In the end, the White House did win a key test–allowing middle-class and rich kids to get the same benefit as the poor. They won a partial victory on the size of the scholarship; the final amount was $4,725 per year, a far cry from the $10,000 they originally sought, but probably generous enough to attract a variety of kids into the program. As a result, Clinton may get middle-class families to feel invested–literally, financially invested–in improving their communities and understanding people who are different from them. The White House also succeeded in structuring a highly flexible program that can subsidize existing charities like the Red Cross or Habitat for Humanity; urban and environmental corps; professional corps like Teach for America, which sends recent college graduates to teach in disadvantaged communities; and even “service learning” efforts that incorporate service into high-school curricula. By August, the Summer of Service had illustrated the tremendous potential of the approach: volunteers in Atlanta set up an after-school program for 250 poor kids; 87 volunteers in south Texas went door to door and brought 100,000 school kids in for immunizations.

But the White House lost, without even fighting, on the critical issue of whether to favor local programs that mix races. As Summer of Service showed, racial and economic diversity won’t happen unless organizers make it a prominent goal. The administration passed the legislation swiftly, but merely postponed the day when Clinton will have to decide: does he want racial progress to be central to his national service program, and is he willing to take the heat from those who disagree?

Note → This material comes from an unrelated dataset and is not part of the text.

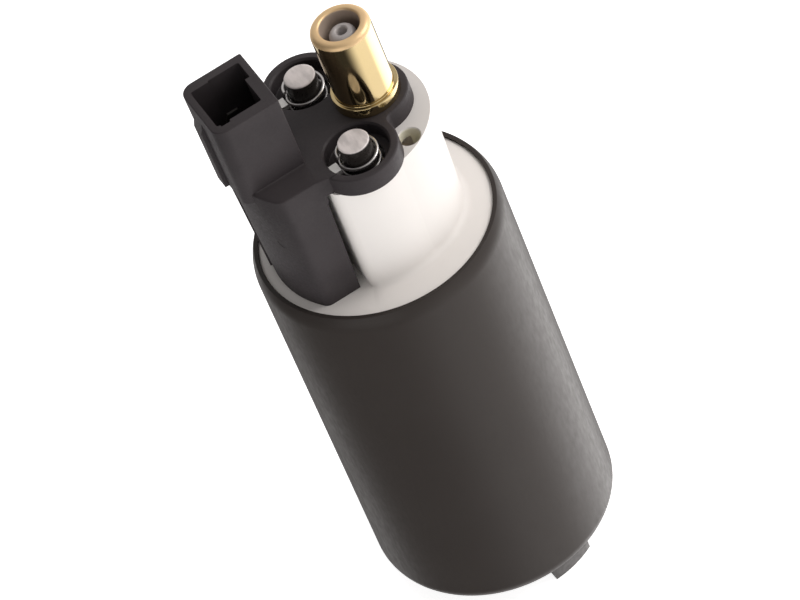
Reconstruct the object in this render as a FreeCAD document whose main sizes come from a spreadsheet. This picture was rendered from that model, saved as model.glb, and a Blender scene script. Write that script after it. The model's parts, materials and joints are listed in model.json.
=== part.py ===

For all his inspiring rhetoric, John F. Kennedy attracted to his Peace Corps a narrow group of mostly white, well-educated Americans. Clinton’s plan is far more ambitious, seeking to regenerate fragmented American communities and break down rock-hard barriers of the heart. Because Clinton must confront the emotional issues of race and class, he is more likely to fail. But should he succeed, Clinton will have accomplished something far more significant than his hero ever did.